One way CBD may help with sleep is by easing anxiety. In a study in the January issue of The Permanente Journal, published by the Kaiser-Permanente health insurance company, Colorado researchers looked at the health records of 72 patients who were treated with CBD for either anxiety or poor sleep.
During the three-month study, anxiety levels did decline, even in people whose main complaint was poor sleep. For those with sleep problems, the results weren’t as clear cut, though people did report some improvement in the first month.
CBD may work better for anxiety than sleep. There’s more evidence for CBD’s ability to ease your anxiety than to help you fall asleep, though helping you relax could help you sleep, too.
Short-term use might be best. CBD’s ability to improve sleep may diminish the longer you use it, so you may not want to use it daily or long-term.
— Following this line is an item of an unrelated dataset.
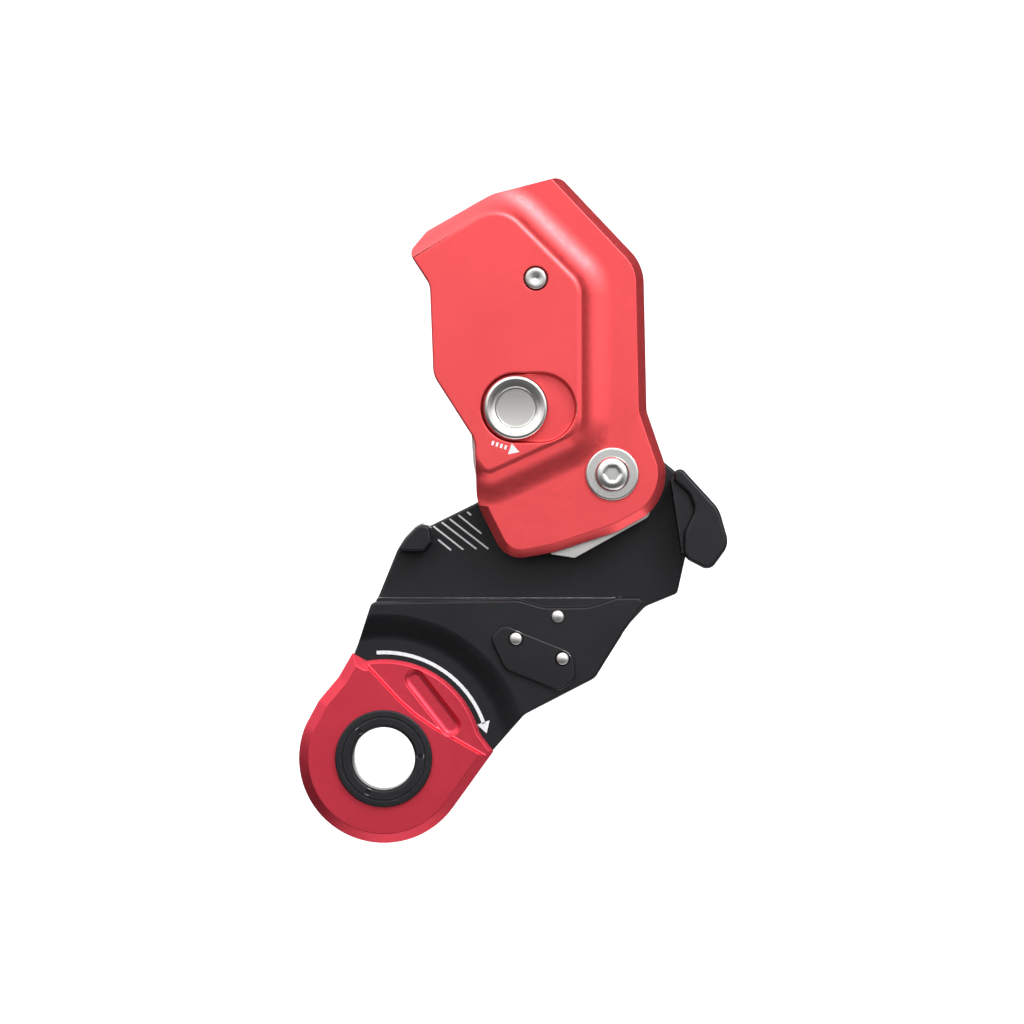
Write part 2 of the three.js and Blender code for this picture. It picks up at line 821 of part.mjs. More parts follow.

Higher doses could work better. There’s not much research on dosing, but what there is suggests low doses might not be very effective. A 2004 study found that low doses (15 mg in this case) didn’t help people fall asleep and might actually have made people more wakeful. And an even earlier study found that a relatively large dose—160 mg—worked better than a lower one. In Shannon’s study, patients were given a 25 mg dose.